- **DIRECTIONS**: Your task is to extract every line from the material below exactly.
▽
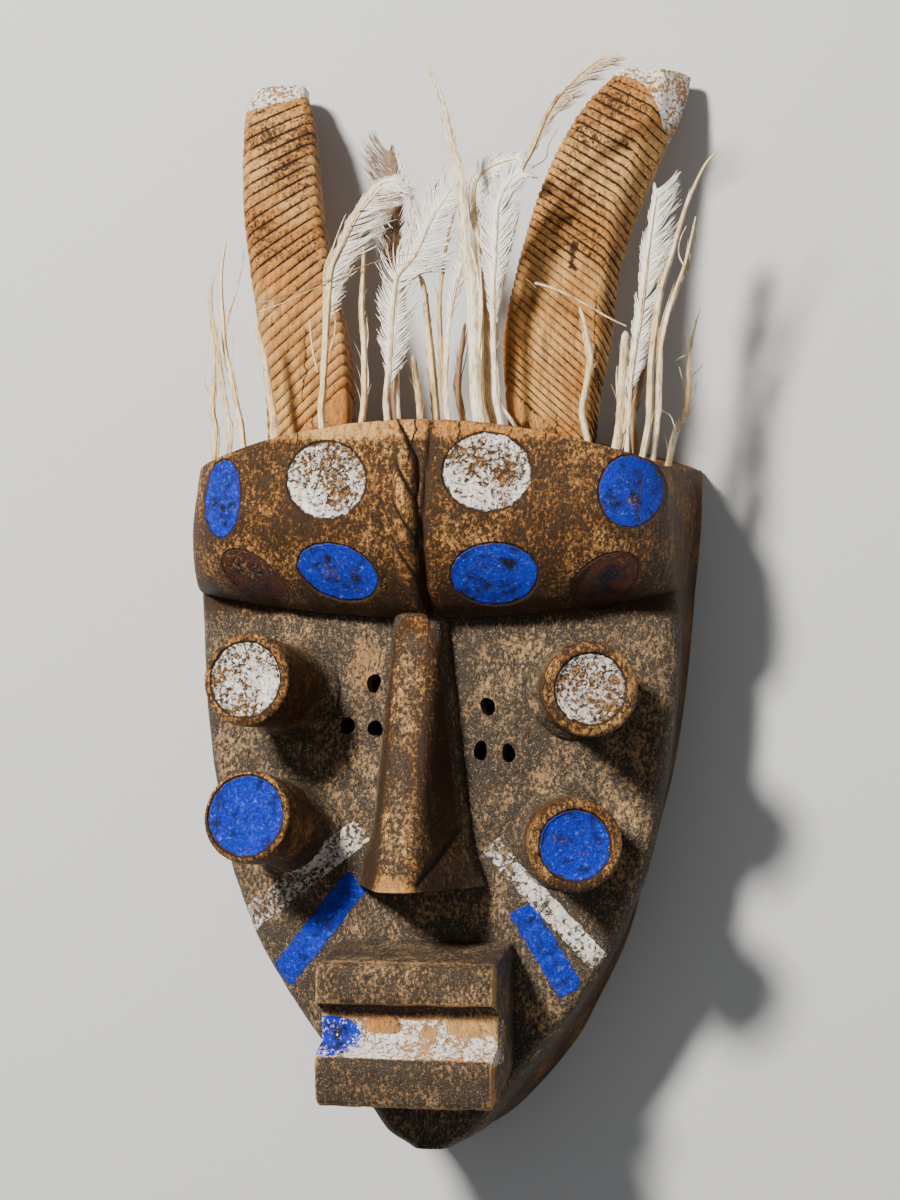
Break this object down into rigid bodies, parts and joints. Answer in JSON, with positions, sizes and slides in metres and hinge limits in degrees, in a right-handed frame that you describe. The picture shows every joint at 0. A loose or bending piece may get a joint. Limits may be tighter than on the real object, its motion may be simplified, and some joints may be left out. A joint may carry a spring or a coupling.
{
  "type": "grebo mask",
  "caption": "Carved wooden face mask with tube eyes, bulging brow, long nose, block mouth, grooved horns and a row of quills and feathers.",
  "frame": {"origin": "on the rear rim's plane, in the middle of the chin's rim", "axes": "+X to the right of someone who looks at the face, +Y from the chin to the horns, +Z out of the face; the mask lies on its rear rim"},
  "size_m": [0.292, 0.5865, 0.157],
  "materials": {
    "carved_wood": "dark handled patina worn to tan wood, with blue, white and brown painted discs and stripes",
    "quill": "dry pale stalk, frayed",
    "feather": "soft white and brown vane on a pale shaft"
  },
  "bodies": {
    "root": {"mask": "carved_wood", "quill_01": "quill", "quill_02": "quill", "quill_03": "quill", "quill_04": "quill", "feather_05": "feather", "feather_06": "feather", "quill_07": "quill", "quill_08": "quill", "feather_09": "feather", "quill_10": "quill", "quill_11": "quill", "feather_12": "feather", "quill_13": "quill", "quill_14": "quill", "quill_15": "quill", "feather_16": "feather", "feather_17": "feather", "feather_18": "feather", "quill_19": "quill", "quill_20": "quill", "quill_21": "quill", "feather_22": "feather", "quill_23": "quill", "quill_24": "quill", "quill_25": "quill", "quill_26": "quill"}
  },
  "joints": []
}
△
- **SOLVED PROBLEM**:
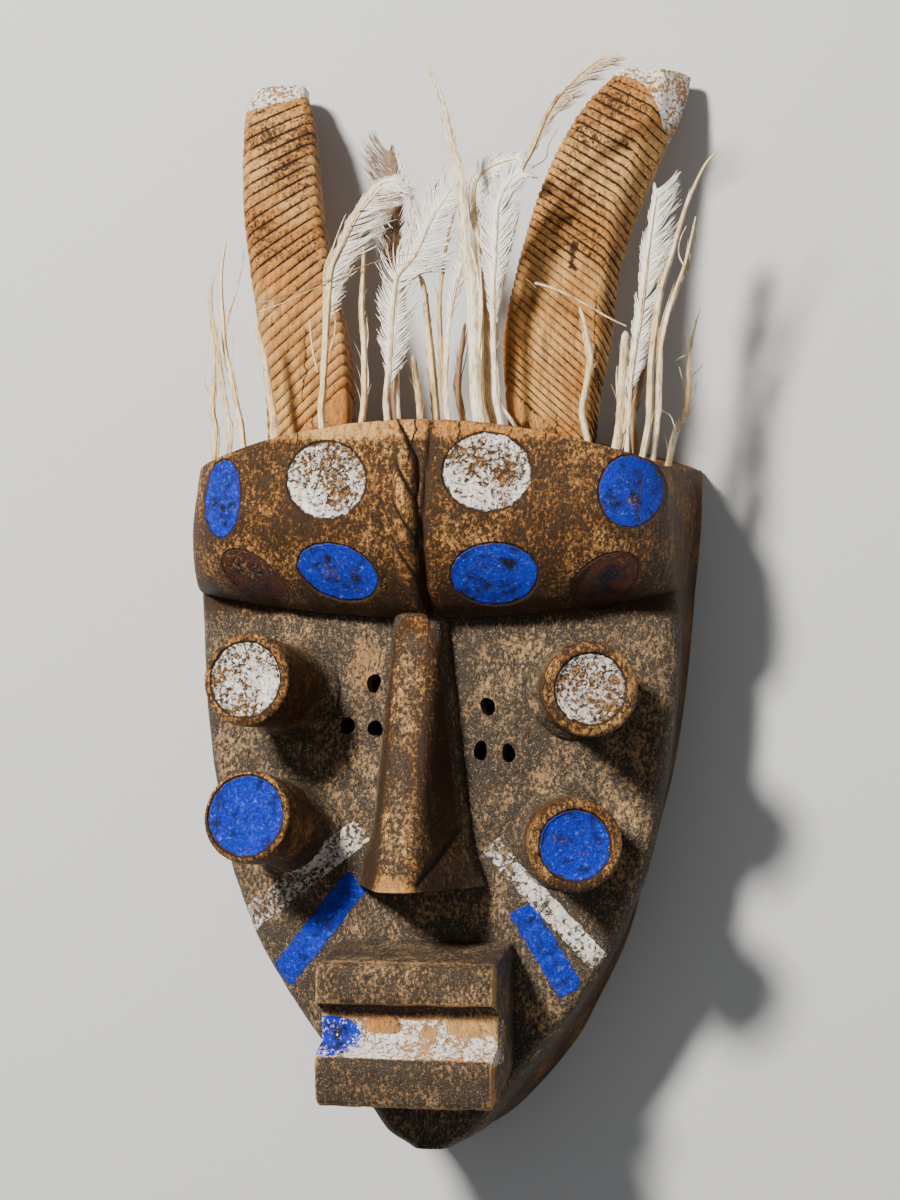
Break this object down into rigid bodies, parts and joints. Answer in JSON, with positions, sizes and slides in metres and hinge limits in degrees, in a right-handed frame that you describe. The picture shows every joint at 0. A loose or bending piece may get a joint. Limits may be tighter than on the real object, its motion may be simplified, and some joints may be left out. A joint may carry a spring or a coupling.
{
  "type": "grebo mask",
  "caption": "Carved wooden face mask with tube eyes, bulging brow, long nose, block mouth, grooved horns and a row of quills and feathers.",
  "frame": {"origin": "on the rear rim's plane, in the middle of the chin's rim", "axes": "+X to the right of someone who looks at the face, +Y from the chin to the horns, +Z out of the face; the mask lies on its rear rim"},
  "size_m": [0.292, 0.5865, 0.157],
  "materials": {
    "carved_wood": "dark handled patina worn to tan wood, with blue, white and brown painted discs and stripes",
    "quill": "dry pale stalk, frayed",
    "feather": "soft white and brown vane on a pale shaft"
  },
  "bodies": {
    "root": {"mask": "carved_wood", "quill_01": "quill", "quill_02": "quill", "quill_03": "quill", "quill_04": "quill", "feather_05": "feather", "feather_06": "feather", "quill_07": "quill", "quill_08": "quill", "feather_09": "feather", "quill_10": "quill", "quill_11": "quill", "feather_12": "feather", "quill_13": "quill", "quill_14": "quill", "quill_15": "quill", "feather_16": "feather", "feather_17": "feather", "feather_18": "feather", "quill_19": "quill", "quill_20": "quill", "quill_21": "quill", "feather_22": "feather", "quill_23": "quill", "quill_24": "quill", "quill_25": "quill", "quill_26": "quill"}
  },
  "joints": []
}